Tally the lines that include "axes". Output the number only.
## Begin
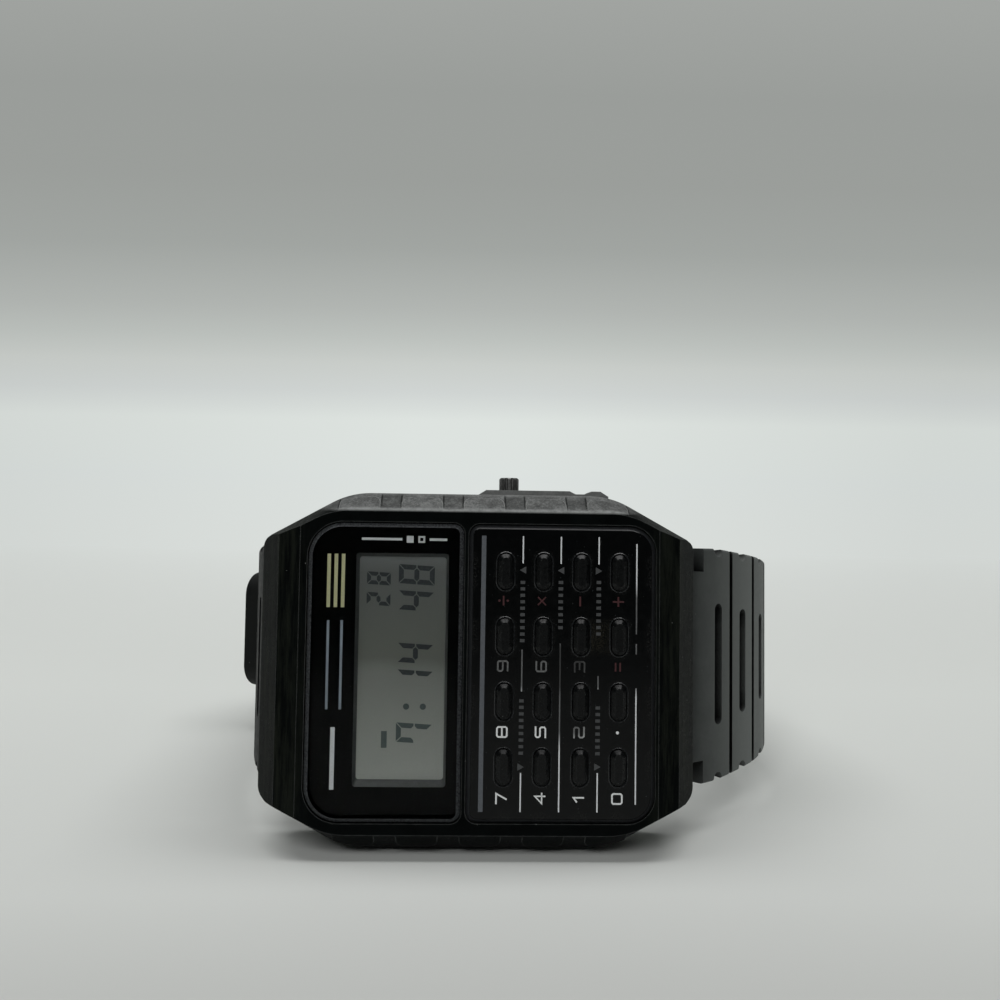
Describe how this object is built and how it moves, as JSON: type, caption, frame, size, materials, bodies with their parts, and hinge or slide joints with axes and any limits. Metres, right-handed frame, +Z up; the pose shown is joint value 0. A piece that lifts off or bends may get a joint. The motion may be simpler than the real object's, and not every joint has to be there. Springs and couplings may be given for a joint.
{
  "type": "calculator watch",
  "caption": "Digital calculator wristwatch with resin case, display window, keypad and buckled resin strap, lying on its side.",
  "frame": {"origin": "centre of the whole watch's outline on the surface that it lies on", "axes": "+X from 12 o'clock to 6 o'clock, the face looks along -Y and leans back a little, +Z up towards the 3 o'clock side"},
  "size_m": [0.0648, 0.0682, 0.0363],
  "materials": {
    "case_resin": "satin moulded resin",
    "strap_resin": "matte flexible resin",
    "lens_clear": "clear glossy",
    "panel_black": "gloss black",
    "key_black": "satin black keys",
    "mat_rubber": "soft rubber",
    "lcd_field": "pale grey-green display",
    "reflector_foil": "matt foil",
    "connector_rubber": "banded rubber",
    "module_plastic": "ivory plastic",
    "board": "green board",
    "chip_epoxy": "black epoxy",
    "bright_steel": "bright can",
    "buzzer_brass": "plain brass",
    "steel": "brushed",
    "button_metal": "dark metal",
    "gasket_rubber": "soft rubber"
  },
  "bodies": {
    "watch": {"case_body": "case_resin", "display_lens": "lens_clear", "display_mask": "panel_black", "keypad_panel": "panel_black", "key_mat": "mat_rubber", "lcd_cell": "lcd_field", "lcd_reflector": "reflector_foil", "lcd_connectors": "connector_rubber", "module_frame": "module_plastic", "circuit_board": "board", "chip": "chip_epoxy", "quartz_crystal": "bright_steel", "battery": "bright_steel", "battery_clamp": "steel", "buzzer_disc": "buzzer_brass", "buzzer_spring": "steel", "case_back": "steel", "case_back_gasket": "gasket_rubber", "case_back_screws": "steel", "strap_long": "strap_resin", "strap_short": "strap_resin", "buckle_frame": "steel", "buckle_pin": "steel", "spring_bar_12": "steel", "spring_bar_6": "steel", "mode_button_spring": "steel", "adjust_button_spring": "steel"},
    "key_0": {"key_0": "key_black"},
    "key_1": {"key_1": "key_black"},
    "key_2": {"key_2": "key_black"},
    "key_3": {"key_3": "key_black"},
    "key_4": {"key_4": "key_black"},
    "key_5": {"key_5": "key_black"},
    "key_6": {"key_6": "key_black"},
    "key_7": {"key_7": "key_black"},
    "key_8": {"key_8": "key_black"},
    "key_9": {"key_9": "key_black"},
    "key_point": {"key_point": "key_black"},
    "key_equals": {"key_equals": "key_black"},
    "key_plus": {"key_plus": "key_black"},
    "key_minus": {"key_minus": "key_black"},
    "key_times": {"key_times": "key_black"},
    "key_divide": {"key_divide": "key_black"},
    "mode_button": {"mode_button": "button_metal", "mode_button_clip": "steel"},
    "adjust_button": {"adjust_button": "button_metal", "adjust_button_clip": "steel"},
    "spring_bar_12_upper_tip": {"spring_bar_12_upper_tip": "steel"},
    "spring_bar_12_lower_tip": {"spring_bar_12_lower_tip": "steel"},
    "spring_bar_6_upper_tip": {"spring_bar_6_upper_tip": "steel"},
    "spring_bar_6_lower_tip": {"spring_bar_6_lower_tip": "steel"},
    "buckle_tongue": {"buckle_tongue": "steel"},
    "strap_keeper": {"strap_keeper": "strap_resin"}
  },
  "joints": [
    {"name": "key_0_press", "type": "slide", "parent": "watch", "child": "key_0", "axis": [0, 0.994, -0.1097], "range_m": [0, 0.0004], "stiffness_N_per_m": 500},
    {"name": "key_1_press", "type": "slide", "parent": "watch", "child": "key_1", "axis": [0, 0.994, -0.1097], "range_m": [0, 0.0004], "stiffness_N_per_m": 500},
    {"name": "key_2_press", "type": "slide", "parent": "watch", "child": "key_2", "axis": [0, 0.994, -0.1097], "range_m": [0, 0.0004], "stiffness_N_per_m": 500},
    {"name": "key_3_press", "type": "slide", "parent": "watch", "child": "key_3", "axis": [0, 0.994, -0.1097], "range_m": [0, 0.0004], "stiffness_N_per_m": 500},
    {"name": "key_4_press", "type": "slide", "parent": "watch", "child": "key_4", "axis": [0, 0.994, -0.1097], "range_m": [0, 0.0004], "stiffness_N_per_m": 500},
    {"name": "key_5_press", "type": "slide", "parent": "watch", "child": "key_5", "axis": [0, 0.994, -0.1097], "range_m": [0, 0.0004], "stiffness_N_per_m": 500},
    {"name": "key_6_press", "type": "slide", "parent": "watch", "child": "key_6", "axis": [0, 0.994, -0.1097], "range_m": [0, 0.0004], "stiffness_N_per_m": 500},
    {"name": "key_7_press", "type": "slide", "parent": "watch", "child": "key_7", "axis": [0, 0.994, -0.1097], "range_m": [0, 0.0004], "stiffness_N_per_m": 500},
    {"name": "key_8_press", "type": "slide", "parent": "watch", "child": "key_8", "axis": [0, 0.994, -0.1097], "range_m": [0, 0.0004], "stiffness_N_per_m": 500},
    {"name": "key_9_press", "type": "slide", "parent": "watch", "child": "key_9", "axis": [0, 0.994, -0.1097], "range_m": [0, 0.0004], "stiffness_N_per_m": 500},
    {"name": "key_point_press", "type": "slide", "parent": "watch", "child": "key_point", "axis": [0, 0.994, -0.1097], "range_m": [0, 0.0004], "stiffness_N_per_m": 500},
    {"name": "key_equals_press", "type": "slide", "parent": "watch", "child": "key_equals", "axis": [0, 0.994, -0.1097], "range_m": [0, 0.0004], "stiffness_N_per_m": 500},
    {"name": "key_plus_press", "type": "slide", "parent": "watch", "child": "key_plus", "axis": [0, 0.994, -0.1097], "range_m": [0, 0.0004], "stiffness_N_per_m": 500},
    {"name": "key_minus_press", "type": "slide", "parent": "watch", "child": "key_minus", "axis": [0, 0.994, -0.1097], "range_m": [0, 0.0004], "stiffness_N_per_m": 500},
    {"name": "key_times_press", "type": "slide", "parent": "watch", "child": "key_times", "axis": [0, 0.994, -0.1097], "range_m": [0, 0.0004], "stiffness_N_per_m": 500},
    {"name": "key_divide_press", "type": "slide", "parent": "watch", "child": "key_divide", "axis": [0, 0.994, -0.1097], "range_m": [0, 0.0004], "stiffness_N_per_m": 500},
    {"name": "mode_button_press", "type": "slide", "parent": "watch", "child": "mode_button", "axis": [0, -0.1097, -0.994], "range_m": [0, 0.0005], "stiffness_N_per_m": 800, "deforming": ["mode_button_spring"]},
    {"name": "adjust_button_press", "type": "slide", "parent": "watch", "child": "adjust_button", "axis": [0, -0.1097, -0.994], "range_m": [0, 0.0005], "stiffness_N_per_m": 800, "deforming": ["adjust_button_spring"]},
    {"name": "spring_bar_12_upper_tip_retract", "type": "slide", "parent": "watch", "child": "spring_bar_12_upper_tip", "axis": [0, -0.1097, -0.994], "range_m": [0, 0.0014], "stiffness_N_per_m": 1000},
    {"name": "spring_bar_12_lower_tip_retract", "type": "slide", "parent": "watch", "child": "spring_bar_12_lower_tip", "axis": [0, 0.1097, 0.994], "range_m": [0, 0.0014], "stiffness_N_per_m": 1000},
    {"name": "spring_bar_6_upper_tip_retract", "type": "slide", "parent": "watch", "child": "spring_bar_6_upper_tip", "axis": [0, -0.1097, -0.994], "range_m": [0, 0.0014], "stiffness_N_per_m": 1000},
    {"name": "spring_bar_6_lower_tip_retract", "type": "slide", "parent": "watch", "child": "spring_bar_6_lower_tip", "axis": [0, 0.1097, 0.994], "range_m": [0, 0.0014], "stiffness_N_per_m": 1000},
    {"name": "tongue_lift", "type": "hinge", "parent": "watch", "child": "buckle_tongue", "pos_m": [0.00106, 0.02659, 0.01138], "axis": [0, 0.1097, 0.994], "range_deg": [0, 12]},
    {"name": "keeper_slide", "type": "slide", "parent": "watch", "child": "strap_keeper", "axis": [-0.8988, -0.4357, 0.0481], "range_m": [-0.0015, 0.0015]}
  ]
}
## End
THE REPLY
2